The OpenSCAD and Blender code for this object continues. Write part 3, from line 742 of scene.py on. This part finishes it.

********

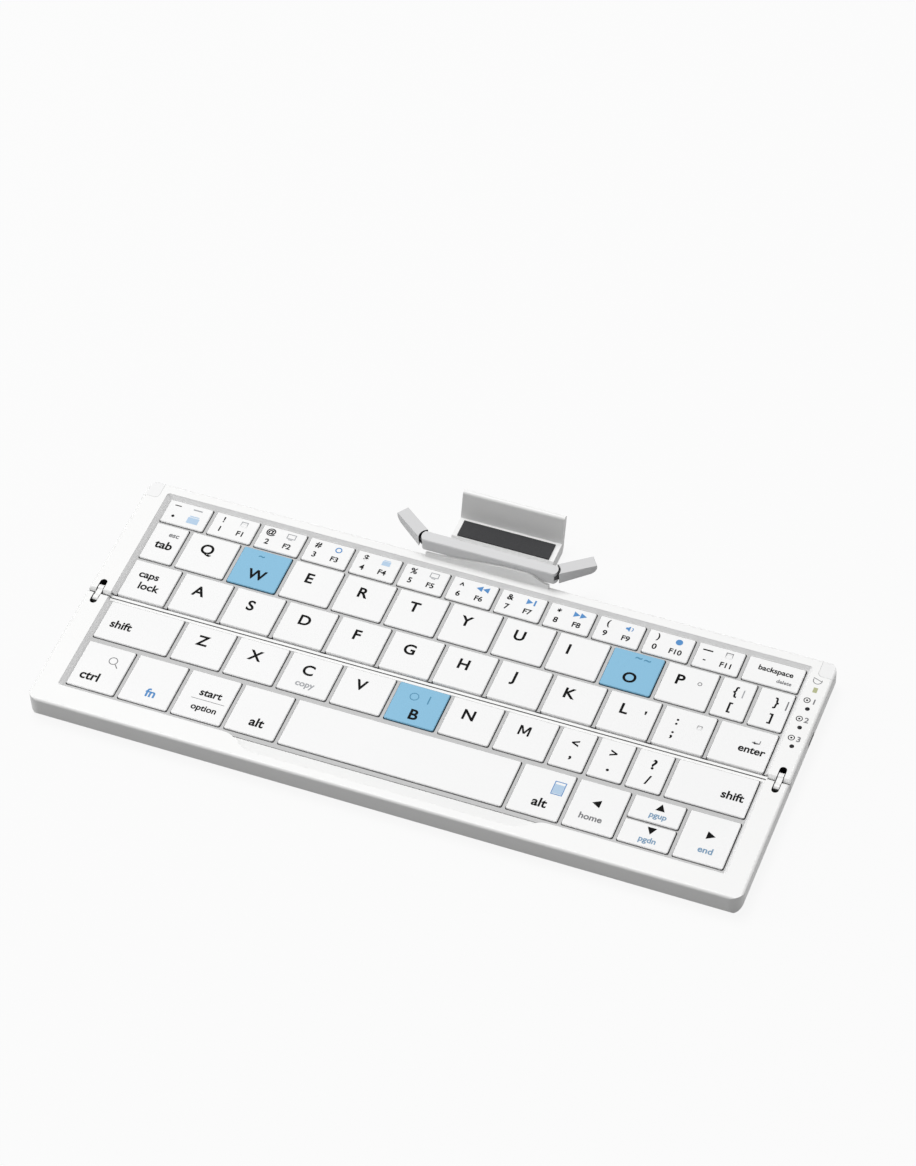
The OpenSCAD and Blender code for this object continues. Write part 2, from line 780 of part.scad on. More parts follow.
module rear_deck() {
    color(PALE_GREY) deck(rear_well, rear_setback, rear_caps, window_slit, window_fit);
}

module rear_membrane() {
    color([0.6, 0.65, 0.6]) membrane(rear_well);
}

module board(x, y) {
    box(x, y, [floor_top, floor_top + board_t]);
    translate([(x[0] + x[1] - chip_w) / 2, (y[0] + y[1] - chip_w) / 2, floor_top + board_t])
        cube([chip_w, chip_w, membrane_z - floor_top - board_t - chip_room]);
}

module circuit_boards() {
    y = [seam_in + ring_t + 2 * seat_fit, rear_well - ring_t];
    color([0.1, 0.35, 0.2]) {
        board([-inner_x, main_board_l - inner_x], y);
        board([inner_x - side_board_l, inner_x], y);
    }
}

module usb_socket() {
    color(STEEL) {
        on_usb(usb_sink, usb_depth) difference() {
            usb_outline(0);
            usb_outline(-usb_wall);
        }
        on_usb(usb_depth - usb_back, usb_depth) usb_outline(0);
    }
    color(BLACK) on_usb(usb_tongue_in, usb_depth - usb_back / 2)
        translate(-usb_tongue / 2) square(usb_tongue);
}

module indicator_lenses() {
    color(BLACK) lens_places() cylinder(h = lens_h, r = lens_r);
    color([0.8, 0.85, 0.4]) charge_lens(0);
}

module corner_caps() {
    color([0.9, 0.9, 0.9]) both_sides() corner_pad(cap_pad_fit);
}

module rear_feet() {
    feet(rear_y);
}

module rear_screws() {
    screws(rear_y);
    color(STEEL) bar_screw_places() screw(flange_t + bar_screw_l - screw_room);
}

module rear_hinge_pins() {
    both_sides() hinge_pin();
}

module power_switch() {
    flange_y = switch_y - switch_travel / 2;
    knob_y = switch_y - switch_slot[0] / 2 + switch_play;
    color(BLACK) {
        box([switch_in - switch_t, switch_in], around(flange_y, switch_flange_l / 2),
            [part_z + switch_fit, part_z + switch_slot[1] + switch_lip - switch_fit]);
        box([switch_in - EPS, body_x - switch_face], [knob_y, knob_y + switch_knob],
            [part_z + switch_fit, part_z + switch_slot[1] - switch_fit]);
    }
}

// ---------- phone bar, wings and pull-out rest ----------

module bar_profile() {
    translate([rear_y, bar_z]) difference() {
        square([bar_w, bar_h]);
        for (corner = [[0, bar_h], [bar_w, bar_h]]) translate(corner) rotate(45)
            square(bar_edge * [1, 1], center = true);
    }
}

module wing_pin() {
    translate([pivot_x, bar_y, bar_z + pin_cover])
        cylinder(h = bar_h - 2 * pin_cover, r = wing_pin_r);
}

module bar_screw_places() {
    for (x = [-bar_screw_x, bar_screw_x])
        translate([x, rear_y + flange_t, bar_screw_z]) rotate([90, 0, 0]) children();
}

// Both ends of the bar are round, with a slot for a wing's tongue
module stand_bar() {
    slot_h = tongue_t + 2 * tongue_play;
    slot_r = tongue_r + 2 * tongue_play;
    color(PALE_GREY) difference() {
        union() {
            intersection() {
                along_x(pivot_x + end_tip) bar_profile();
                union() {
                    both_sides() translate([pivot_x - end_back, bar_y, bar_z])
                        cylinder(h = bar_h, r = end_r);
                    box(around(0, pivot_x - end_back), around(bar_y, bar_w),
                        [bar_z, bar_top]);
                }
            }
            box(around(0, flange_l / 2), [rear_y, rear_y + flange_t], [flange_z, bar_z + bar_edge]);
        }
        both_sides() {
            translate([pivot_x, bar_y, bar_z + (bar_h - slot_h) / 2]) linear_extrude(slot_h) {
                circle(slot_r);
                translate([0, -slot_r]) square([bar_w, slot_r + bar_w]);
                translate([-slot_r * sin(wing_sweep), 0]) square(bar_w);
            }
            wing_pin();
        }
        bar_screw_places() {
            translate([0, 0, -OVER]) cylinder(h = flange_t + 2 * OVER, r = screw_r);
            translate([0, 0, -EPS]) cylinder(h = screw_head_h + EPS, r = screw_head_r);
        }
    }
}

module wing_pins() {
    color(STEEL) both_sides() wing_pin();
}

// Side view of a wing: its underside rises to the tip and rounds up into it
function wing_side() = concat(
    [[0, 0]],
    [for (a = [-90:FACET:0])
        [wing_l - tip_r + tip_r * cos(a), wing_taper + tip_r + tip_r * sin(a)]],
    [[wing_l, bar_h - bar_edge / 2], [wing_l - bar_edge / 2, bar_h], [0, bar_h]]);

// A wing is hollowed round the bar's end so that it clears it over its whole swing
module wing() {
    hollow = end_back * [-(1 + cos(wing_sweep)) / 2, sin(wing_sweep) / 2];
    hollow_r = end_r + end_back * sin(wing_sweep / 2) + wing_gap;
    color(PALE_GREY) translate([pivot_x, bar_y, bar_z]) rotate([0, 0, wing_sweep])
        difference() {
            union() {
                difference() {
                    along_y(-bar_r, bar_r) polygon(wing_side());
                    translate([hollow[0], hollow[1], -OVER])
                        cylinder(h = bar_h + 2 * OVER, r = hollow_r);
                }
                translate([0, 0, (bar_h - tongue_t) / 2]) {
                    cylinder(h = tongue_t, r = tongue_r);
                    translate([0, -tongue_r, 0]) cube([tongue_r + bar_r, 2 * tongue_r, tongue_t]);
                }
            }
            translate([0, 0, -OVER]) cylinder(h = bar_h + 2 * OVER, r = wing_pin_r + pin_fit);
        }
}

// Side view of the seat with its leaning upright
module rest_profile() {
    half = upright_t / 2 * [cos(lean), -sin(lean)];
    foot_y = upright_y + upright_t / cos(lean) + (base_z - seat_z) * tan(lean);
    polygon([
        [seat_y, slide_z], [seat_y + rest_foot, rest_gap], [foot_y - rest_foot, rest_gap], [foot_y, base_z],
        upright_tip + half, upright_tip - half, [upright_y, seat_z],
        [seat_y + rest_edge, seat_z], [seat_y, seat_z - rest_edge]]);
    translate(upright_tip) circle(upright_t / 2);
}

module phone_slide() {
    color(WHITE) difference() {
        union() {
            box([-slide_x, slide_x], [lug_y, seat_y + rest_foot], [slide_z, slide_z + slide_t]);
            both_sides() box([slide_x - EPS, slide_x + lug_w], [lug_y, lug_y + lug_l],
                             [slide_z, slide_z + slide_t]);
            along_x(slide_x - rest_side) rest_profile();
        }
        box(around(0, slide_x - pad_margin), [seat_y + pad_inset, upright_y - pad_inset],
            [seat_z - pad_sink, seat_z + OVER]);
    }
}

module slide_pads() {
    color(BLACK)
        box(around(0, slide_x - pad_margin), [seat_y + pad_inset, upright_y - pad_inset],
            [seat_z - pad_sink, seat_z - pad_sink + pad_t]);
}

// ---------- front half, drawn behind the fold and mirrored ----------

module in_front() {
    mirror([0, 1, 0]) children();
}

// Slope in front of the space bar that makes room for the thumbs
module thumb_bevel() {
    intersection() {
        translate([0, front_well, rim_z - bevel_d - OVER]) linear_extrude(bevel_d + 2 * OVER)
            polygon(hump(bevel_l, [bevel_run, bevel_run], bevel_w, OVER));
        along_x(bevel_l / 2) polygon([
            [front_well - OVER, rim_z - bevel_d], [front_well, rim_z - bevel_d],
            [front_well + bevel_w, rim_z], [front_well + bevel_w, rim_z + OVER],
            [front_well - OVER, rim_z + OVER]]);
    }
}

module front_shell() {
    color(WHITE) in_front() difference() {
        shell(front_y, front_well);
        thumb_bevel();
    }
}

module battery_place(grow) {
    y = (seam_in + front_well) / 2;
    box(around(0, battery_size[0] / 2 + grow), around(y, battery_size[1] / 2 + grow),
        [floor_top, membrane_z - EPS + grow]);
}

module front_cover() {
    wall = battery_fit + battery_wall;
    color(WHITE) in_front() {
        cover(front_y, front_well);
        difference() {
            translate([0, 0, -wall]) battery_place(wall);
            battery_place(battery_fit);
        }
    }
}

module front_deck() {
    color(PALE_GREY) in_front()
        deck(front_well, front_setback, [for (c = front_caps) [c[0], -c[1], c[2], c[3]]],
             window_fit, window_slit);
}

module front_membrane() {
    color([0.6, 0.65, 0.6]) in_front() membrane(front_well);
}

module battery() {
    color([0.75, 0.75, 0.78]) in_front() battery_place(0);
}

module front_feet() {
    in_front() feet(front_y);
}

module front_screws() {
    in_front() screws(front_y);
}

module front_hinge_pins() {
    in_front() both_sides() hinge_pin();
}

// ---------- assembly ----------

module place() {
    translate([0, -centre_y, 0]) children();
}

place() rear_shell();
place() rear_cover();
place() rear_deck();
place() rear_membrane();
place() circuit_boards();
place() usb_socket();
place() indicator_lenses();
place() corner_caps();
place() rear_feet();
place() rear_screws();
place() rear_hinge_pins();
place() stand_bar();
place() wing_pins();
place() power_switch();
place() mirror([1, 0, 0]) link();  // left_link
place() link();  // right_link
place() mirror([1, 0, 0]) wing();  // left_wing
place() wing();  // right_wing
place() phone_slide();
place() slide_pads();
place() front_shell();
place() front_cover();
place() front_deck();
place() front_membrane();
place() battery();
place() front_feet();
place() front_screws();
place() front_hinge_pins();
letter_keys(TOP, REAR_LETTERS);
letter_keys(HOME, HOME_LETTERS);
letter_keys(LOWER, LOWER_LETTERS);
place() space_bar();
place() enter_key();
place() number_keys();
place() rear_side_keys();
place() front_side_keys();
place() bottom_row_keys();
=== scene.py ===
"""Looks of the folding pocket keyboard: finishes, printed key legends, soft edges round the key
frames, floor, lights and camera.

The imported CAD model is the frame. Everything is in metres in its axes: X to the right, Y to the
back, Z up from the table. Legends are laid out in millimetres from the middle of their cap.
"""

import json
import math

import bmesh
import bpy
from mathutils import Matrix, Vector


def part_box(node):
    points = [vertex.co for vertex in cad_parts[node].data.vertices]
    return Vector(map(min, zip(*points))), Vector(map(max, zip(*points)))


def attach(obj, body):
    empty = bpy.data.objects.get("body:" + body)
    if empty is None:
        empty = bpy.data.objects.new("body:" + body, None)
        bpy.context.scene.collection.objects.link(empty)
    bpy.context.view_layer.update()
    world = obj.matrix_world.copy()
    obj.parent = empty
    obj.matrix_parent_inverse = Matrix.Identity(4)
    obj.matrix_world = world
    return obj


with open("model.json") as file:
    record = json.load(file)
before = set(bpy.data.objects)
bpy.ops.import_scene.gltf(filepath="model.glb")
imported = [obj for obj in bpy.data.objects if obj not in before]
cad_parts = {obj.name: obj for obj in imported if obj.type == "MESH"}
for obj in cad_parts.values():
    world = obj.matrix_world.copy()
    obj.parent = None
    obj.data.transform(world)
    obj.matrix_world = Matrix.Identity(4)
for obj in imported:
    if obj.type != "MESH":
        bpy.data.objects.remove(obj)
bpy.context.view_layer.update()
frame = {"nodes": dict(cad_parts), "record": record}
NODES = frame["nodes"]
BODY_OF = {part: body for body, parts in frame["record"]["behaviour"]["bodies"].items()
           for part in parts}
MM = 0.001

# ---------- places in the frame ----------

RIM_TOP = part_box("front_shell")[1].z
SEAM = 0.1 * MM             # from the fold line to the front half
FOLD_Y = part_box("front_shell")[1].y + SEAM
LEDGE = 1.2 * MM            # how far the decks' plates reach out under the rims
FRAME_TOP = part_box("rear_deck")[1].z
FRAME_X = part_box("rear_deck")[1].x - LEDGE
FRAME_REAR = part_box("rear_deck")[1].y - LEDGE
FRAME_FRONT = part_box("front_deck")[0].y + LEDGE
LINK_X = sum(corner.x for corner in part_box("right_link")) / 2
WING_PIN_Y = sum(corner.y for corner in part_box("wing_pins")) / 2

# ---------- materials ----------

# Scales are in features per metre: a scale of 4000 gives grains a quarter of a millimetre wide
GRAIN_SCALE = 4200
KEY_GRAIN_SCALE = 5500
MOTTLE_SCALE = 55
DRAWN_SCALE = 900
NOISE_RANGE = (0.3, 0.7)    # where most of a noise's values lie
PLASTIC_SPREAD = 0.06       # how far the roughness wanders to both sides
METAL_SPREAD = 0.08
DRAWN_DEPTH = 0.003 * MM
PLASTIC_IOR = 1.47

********

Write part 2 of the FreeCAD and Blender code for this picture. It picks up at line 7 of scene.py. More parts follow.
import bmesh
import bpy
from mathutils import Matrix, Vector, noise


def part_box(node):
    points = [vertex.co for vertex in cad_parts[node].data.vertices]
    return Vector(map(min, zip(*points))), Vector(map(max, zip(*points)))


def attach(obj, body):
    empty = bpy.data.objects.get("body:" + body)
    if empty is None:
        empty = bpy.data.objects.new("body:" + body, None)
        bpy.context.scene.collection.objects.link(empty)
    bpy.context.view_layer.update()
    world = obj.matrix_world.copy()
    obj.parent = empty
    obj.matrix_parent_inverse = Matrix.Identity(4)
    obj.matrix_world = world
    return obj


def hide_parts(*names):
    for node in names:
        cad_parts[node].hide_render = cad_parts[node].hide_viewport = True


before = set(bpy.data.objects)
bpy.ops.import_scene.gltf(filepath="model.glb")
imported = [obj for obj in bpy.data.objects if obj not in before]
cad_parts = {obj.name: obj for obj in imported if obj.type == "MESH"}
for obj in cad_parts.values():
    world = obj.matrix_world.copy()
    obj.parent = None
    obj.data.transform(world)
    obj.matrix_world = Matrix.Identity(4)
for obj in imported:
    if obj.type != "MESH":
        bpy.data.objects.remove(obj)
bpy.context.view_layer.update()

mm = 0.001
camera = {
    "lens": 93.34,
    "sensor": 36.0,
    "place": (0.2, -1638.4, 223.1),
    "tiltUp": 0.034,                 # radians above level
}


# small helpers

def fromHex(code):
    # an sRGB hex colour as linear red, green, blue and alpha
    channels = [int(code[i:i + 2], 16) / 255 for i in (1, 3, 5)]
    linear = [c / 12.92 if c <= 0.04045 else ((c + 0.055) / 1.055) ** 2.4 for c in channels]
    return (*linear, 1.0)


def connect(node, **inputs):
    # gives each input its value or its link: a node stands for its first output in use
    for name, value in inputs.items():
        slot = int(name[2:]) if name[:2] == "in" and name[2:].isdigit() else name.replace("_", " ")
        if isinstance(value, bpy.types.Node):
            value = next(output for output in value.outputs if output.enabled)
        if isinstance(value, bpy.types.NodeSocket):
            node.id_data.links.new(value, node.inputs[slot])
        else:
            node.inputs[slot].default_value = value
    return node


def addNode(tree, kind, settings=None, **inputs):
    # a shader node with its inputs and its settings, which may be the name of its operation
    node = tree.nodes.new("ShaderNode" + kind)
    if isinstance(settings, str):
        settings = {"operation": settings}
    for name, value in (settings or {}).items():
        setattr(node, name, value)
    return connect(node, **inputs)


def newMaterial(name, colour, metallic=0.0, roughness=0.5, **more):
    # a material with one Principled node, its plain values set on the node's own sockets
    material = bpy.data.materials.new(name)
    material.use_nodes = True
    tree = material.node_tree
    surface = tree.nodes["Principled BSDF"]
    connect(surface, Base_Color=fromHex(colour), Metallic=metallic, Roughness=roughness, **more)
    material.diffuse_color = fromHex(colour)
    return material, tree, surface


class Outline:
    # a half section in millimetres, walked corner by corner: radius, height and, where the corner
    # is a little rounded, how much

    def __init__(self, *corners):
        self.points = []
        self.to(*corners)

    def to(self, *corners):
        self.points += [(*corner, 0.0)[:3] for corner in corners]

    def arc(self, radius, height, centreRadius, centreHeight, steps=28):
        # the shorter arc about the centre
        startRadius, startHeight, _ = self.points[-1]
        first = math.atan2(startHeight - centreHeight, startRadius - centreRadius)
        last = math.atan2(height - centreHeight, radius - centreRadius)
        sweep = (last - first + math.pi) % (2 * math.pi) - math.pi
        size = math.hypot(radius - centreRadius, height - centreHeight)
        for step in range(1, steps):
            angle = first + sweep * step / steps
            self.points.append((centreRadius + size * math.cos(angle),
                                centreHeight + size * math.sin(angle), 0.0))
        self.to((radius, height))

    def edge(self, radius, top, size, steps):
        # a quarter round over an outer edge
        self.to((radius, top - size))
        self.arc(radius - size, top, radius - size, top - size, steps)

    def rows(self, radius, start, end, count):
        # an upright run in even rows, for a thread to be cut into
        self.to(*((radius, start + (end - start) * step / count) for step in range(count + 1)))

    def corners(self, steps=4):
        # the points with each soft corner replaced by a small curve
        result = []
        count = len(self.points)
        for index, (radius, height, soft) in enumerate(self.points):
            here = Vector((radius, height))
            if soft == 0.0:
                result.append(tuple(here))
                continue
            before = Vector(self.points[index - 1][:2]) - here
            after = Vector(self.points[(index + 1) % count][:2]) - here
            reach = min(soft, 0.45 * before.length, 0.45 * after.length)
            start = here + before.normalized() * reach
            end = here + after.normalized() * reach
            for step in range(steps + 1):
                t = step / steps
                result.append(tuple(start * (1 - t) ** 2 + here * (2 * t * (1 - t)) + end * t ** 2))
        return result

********

## WHAT IS EXPECTED
In the listing above, locate the line containing "place() battery();" and the line containing "# ---------- places". Transcribe those two lines and everything between them, exactly as written.

## SOLUTION FOR THIS PROBLEM
place() battery();
place() front_feet();
place() front_screws();
place() front_hinge_pins();
letter_keys(TOP, REAR_LETTERS);
letter_keys(HOME, HOME_LETTERS);
letter_keys(LOWER, LOWER_LETTERS);
place() space_bar();
place() enter_key();
place() number_keys();
place() rear_side_keys();
place() front_side_keys();
place() bottom_row_keys();
=== scene.py ===
"""Looks of the folding pocket keyboard: finishes, printed key legends, soft edges round the key
frames, floor, lights and camera.

The imported CAD model is the frame. Everything is in metres in its axes: X to the right, Y to the
back, Z up from the table. Legends are laid out in millimetres from the middle of their cap.
"""

import json
import math

import bmesh
import bpy
from mathutils import Matrix, Vector


def part_box(node):
    points = [vertex.co for vertex in cad_parts[node].data.vertices]
    return Vector(map(min, zip(*points))), Vector(map(max, zip(*points)))


def attach(obj, body):
    empty = bpy.data.objects.get("body:" + body)
    if empty is None:
        empty = bpy.data.objects.new("body:" + body, None)
        bpy.context.scene.collection.objects.link(empty)
    bpy.context.view_layer.update()
    world = obj.matrix_world.copy()
    obj.parent = empty
    obj.matrix_parent_inverse = Matrix.Identity(4)
    obj.matrix_world = world
    return obj


with open("model.json") as file:
    record = json.load(file)
before = set(bpy.data.objects)
bpy.ops.import_scene.gltf(filepath="model.glb")
imported = [obj for obj in bpy.data.objects if obj not in before]
cad_parts = {obj.name: obj for obj in imported if obj.type == "MESH"}
for obj in cad_parts.values():
    world = obj.matrix_world.copy()
    obj.parent = None
    obj.data.transform(world)
    obj.matrix_world = Matrix.Identity(4)
for obj in imported:
    if obj.type != "MESH":
        bpy.data.objects.remove(obj)
bpy.context.view_layer.update()
frame = {"nodes": dict(cad_parts), "record": record}
NODES = frame["nodes"]
BODY_OF = {part: body for body, parts in frame["record"]["behaviour"]["bodies"].items()
           for part in parts}
MM = 0.001

# ---------- places in the frame ----------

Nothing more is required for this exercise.